ファッション

ベイクルーズ杉村CEOに聞く 独立系セレクト、ヌビアンと提携した理由

 ベイクルーズグループは、9月1日付での組織再編を予定している。それに先駆ける形で6月には、セレクトショップのヌビアン(NUBIAN)を運営するヴェイパース(東京、吉野誠社長)と資本業務提携を締結した。約40のファッションブランドを手掛けるベイクルーズにとって、独立系セレクトショップとして唯一無二のポジションを築くヌビアンとタッグを組む狙いとは。杉村茂ベイクルーズCEOに話を聞いた。

WWD:ヴェイパース吉野社長との出会いは?

杉村茂ベイクルーズCEO(以下、杉村CEO):吉野社長はコロナ以前から、ヌビアンをさらに成長させていくための方法を模索していたようで、経営課題などの相談に乗ったり、情報交換をしたりしたのが始まりだった。吉野社長は非常に真面目で、夢や希望を持っている人物だ。これまでは会社の総務・経理といった細かい業務もこなしてきたが、彼のさまざまなアイデアを生かし、よりビジネスのクリエイティブな部分に集中できる環境を整えたいと考えていたようだ。ヌビアンが、3坪(約10平方メートル)の小さな店でスタートし、卸売りという業界の仕組みを知らなかった吉野社長が一人で海外へ飛んで現地で現金で買った商品を販売していたといった話は、ベイクルーズの原点とも似ている。ファッションを基盤にするベイクルーズと、ヒップホップなどの音楽カルチャーを基盤にするヌビアン、スタンスの違う両者がそれぞれ持っているものを合わせることで何か面白いことができると感じ、興味を持った。

WWD:杉村CEOにとって、ヌビアンの魅力とは?

杉村CEO:“ラグジュアリーストリート”テイストの人気に火がついた約3年前頃から、4、5万円のTシャツを売るパワーのある店として注目していた。ヌビアンの最大の魅力は、圧倒的なお客さまへの影響力だ。同じテンションでうちのブランドが発信しても、集まるブランドや人は変わってくる。特に、われわれのメンズブランドはトラッドがベースだが、ヌビアンは音楽に根差した趣味嗜好の異なる客層を持っている。

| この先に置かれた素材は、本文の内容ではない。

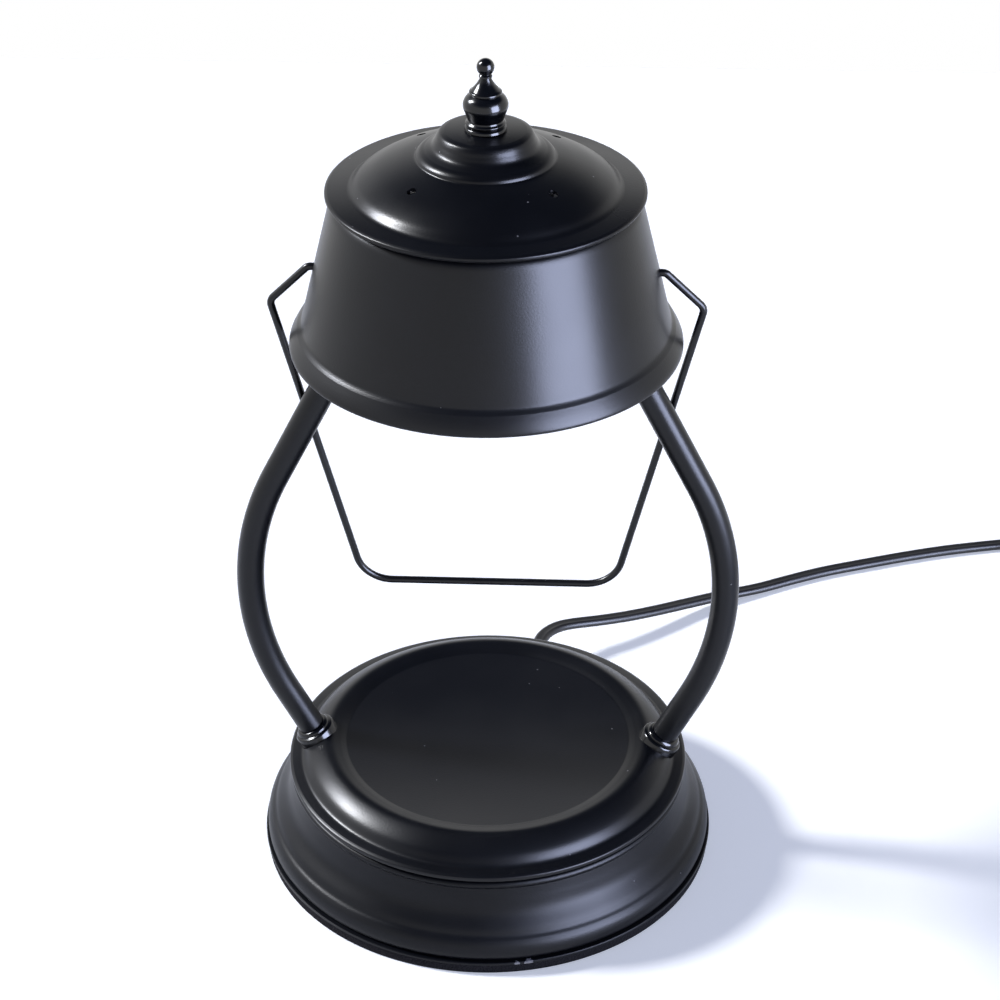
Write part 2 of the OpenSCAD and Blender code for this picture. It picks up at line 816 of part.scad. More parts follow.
// Two sleeved leads from the lampholder's sides into the left tube's open top.
module lamp_leads() {
    lead_z = arm_top_z + 1.8;
    color(ceramic)
        for (hand = [-1, 1])
            swept([
                [0, hand * (holder_r + fit), holder_low + 4],
                [0, hand * (holder_r + 1.2), holder_low + 4],
                [-1.5, hand * (holder_r + 2.4), holder_low + 4.2],
                [-5, hand * (holder_r + 2.6), holder_low + 5],
                [-holder_r, hand * (holder_r + 1), holder_low + 8],
                [-arm_top_x * 0.68, hand * 10.5, lead_z - 1.4],
                [-arm_top_x * 0.88, hand * 5, lead_z],
                [-arm_top_x + 0.8, hand * 1.9, lead_z - 0.6],
                [-arm_top_x, hand * 1.3, lead_z - 3],
                [-arm_top_x, hand * 1.3, arm_top_z - 10]
            ], lead_r, lead_sides, [0.1, 0.1, 1]);
}

lens_t = 2;
glass_t = 1.2;
foot_h = 10;            // height of the bulb's foot, between its glass and the lampholder
foot_z = holder_low - foot_h;
reflector_outline = concat(
    smooth([
        [holder_r - 1, foot_z], [holder_r - 0.4, foot_z - 3],
        [holder_r + 3, foot_z - 10], [bulb_r - 5.5, bulb_face_z + 14],
        [bulb_r - 1.8, bulb_face_z + 6.5], [bulb_r - 0.6, bulb_face_z + lens_t + 1.5]]),
    [[bulb_r - 0.6, bulb_face_z + lens_t + fit]]);

module bulb_reflector() {
    color(ceramic)
        rotate_extrude()
            polygon(concat(
                [[0, foot_z]],
                reflector_outline,
                reversed(beside(reflector_outline, -glass_t)),
                [[0, foot_z - glass_t]]));
}

module bulb_lens() {
    color([0.8, 0.85, 0.9, 0.5])
        translate([0, 0, bulb_face_z])
            rotate_extrude()
                polygon(concat(
                    [[0, 0]],
                    smooth([[bulb_r - 1.2, 0], [bulb_r - 0.2, 0.5], [bulb_r, 1.2], [bulb_r - 0.2, lens_t]], 3),
                    [[0, lens_t]]));
}

module bulb_base() {
    color(ceramic)
        translate([0, 0, foot_z])
            rotate_extrude()
                polygon([
                    [0, 0], [holder_r - 1, 0], [holder_r - 0.6, 1.2],
                    [holder_r - 0.6, foot_h - 1], [holder_r - 1.6, foot_h], [0, foot_h]]);
}

module bulb_pins() {
    pin_l = 6.5;
    color(steel)
        for (hand = [-1, 1])
            translate([0, hand * pin_gap / 2, holder_low]) {
                cylinder(h = pin_l, r = 1.5);
                translate([0, 0, pin_l - 2.5])
                    cylinder(h = 2.5, r = 2.4);
            }
}

// ---- bail ---------------------------------------------------------------------------------------

leg_slope = (elbow_x - grip_x) / (bail_reach - elbow_drop);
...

WWD:ヌビアンと提携することで、ベイクルーズの課題だった若年層の獲得につながると考えた?

杉村CEO:まさにそうだ。正直、われわれが自社で“ラグジュアリーストリート”の店を作り、10年頑張ったとしても行き着けない領域にヌビアンはある。一方で、ヌビアンはわれわれと組むことで、われわれの人事や経理などのサポートを役立ててもらえる。互いにメリットがあるのではないかと考えた。

WWD:どのようなシナジーを期待する?

杉村CEO:ヌビアンにとっては、営業管理や財務管理などのわれわれのサポート部門が持つノウハウが役に立つはずだ。メーカーが祖業であるベイクルーズとして、ヌビアンに(オリジナルブランドを作る際の)モノ作りの背景も提供できる。ベイクルーズとしては、吉野社長との会話の中で、「次、こんなブランドが流行る」「こういう人がくる」といった、感度の高い情報を得ることができる。ヌビアンの持つマーケットに間接的に関われることはわれわれにとっても大きなメリットだし、ヌビアンの時代の捉え方が、今後のベイクルーズグループの成長につながると確信している。

WWD:ヴェイパースにはベイクルーズから役員などを出向させるのか。

杉村CEO:それはない。ベイクルーズグループとして、ヴェイパースをわれわれの色に染めるつもりは全くない。ヌビアンはヌビアンのまま成長してほしいし、その上でこちらがアドバイスできるところは手を貸していく。ヌビアンの若い会社ならではのチャレンジ精神を削るようなことがあってはならない。彼らが彼ららしい挑戦ができるようにサポートするつもりだ。

WWD:飲食事業などのノウハウも提供していく?

杉村CEO:まだ具体的な話は進んでいない。ただ吉野社長から提案したいアイデアはあると聞いている。その際にはうちのチームがバックアップできるだろう。

WWD:今後の展開は?

杉村CEO:吉野社長も事業を拡大したいという思いはもちろんある。今後5年でコロナ前の3〜5倍くらいに売上規模を拡大していきたいという話はしている。個性を保ったまま規模を大きくしていくためには、国内だけで出店を考えず、アジアなど海外への出店も視野に入れている。将来的に両社のリソースをドッキングした新規事業も始める。

WWD:ベイクルーズでは今後も資本業務提携やM&Aに力を入れる?

杉村CEO:さまざまな話はいただいているが、会社の規模を大きくするためだけのM&Aはしない。ベイクルーズにはないようなマーケットや魅力を持っている企業やブランドなど、うまく相乗効果が出せそうな相手とは検討していくつもりだ。